*Task details*
Look through the data below. Pick out the lines holding the string "record".

■ ■ ■ ■ ■

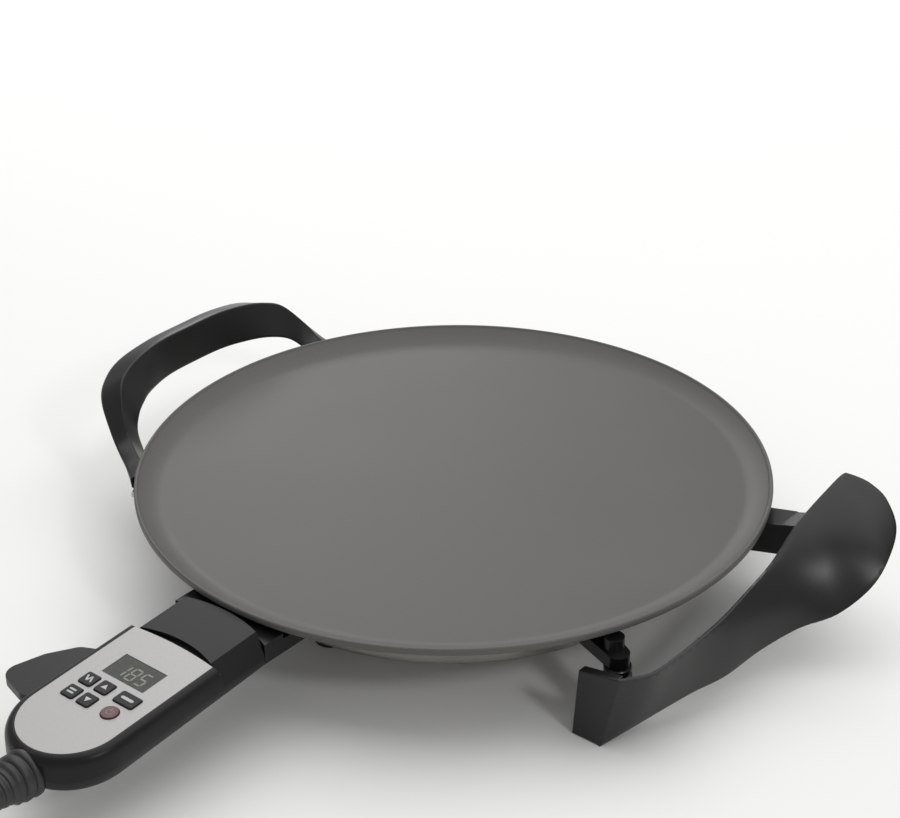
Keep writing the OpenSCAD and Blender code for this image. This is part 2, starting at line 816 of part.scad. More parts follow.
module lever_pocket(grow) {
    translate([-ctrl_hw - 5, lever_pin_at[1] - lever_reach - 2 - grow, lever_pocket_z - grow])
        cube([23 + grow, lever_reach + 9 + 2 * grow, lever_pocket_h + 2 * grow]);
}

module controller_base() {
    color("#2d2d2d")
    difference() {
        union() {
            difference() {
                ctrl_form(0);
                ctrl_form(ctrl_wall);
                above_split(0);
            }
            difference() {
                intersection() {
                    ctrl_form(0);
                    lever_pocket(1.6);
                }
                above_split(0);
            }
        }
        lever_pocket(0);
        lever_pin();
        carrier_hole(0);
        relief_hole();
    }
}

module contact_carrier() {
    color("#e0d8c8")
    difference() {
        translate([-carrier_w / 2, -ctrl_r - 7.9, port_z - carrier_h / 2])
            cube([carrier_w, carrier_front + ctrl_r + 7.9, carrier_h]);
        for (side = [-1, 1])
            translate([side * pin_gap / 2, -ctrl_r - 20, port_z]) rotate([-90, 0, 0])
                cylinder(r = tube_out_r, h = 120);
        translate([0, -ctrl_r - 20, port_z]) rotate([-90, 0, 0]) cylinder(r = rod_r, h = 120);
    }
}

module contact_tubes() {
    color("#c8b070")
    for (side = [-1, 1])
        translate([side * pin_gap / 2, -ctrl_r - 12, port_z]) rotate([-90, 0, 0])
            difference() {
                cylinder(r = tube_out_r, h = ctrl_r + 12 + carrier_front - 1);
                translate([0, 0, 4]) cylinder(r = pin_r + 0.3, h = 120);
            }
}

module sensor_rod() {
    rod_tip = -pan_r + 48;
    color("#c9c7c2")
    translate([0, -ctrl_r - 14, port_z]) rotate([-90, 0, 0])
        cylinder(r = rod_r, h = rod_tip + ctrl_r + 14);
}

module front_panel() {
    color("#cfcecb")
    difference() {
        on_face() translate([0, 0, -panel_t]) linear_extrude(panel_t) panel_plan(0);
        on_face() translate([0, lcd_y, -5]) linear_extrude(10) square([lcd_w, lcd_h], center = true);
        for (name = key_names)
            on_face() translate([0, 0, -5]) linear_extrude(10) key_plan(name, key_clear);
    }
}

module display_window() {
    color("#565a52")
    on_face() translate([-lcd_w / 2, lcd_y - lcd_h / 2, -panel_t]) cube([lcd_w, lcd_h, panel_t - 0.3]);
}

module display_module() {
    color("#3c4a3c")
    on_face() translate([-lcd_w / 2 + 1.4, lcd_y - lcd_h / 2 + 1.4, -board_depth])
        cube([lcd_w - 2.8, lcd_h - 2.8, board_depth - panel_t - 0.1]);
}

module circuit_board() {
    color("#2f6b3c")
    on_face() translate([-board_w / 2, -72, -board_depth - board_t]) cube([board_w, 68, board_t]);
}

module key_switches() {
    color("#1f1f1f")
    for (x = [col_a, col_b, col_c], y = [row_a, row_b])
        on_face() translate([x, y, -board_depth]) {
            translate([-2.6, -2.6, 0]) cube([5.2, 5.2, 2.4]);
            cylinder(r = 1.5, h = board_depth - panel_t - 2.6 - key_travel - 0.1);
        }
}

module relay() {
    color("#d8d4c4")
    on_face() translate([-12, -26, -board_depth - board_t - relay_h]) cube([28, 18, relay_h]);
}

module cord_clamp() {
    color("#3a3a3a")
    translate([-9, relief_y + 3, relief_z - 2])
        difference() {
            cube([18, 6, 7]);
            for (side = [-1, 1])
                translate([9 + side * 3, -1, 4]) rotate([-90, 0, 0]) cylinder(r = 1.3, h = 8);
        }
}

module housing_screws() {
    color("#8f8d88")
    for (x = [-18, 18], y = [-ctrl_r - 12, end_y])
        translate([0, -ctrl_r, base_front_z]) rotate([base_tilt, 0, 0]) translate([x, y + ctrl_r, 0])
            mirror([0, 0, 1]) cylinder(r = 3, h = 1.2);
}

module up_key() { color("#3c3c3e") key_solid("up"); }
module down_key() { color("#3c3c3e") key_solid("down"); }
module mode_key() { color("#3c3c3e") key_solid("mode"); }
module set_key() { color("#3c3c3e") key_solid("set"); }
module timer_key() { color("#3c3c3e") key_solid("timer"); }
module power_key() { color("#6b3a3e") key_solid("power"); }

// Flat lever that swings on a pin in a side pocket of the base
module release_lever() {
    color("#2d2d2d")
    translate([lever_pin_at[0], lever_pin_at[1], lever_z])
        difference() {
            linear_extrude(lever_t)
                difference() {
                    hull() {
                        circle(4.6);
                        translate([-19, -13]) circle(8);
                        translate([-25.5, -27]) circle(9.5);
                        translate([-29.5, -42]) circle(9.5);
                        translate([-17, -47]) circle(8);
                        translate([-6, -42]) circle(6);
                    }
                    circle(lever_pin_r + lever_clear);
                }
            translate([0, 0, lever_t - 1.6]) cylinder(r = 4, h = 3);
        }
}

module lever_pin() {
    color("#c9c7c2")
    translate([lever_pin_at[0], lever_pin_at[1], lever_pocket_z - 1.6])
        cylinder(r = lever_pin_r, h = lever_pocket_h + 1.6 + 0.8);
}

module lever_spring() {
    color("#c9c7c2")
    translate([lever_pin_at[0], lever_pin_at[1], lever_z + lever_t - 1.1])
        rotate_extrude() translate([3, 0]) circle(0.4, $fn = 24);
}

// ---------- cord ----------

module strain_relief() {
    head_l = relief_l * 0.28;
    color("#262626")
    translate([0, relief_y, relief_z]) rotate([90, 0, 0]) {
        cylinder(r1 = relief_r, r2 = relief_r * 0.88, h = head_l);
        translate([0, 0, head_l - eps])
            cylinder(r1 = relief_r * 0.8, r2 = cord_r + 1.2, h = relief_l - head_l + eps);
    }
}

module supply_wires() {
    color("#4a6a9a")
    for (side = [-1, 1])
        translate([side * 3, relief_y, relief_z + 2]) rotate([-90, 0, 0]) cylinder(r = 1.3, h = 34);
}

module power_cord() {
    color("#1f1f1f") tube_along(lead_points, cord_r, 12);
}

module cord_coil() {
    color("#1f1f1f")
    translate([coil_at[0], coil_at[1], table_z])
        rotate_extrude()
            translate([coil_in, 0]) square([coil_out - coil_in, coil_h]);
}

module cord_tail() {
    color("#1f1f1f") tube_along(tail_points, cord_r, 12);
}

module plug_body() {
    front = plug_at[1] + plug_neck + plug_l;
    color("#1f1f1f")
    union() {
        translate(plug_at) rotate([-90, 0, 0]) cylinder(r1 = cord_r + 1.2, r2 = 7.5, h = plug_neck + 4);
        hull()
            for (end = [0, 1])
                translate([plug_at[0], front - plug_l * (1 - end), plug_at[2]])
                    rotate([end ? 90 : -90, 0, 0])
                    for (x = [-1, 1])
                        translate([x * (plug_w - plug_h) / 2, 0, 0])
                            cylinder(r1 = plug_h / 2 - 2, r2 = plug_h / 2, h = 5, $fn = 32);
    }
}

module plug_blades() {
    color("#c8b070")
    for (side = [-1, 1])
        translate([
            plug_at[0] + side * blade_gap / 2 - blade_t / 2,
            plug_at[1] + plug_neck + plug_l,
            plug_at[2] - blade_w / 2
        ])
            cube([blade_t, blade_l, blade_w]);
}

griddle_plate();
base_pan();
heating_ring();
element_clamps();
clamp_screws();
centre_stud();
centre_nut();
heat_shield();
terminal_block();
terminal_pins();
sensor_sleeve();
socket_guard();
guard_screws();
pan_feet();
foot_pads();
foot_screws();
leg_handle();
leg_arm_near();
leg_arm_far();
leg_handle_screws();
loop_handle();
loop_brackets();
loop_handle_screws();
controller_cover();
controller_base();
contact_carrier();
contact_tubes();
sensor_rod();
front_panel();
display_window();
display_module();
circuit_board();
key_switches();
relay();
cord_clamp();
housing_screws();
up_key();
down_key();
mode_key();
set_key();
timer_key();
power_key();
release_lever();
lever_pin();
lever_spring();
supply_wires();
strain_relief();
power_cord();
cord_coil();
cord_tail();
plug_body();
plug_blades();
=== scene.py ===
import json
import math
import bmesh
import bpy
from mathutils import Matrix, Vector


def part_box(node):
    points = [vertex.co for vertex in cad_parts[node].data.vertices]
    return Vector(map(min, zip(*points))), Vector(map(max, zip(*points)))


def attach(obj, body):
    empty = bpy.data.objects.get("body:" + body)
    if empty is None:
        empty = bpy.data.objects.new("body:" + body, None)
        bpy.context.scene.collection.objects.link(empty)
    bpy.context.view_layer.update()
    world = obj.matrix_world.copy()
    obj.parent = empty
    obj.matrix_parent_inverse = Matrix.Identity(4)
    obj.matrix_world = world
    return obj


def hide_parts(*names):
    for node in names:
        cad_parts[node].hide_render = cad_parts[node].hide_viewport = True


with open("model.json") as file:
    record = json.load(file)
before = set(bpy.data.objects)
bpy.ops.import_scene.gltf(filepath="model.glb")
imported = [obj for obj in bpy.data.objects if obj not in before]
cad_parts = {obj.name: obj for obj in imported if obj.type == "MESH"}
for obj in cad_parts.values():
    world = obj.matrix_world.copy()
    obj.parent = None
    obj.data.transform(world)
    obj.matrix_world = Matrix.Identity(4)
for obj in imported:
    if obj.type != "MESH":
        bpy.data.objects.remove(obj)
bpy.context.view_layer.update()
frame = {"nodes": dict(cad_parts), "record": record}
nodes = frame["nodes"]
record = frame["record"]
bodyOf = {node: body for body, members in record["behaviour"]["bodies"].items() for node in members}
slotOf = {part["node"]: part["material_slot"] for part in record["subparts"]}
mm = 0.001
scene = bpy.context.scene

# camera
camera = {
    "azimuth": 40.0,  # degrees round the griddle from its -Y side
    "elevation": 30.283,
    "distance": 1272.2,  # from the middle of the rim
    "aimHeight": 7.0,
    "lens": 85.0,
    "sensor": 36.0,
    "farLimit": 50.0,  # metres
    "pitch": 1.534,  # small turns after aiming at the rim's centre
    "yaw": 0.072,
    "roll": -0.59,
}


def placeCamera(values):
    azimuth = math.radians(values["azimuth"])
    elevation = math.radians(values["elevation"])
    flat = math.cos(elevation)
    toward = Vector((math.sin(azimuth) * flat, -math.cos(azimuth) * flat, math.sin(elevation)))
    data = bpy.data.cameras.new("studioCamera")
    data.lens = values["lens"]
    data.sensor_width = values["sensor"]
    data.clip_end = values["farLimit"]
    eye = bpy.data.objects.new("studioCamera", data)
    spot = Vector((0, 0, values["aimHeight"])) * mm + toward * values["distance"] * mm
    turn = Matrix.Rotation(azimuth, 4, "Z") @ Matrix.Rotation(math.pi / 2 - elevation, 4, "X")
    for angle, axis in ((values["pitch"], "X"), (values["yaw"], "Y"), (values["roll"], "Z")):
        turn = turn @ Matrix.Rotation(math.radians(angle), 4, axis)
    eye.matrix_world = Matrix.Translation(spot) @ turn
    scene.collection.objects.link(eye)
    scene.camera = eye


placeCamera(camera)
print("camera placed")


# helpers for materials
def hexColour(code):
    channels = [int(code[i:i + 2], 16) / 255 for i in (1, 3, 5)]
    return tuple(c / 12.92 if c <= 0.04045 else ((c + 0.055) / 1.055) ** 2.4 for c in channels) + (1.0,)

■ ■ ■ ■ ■

*Written response*
    record = json.load(file)
frame = {"nodes": dict(cad_parts), "record": record}
record = frame["record"]
bodyOf = {node: body for body, members in record["behaviour"]["bodies"].items() for node in members}
slotOf = {part["node"]: part["material_slot"] for part in record["subparts"]}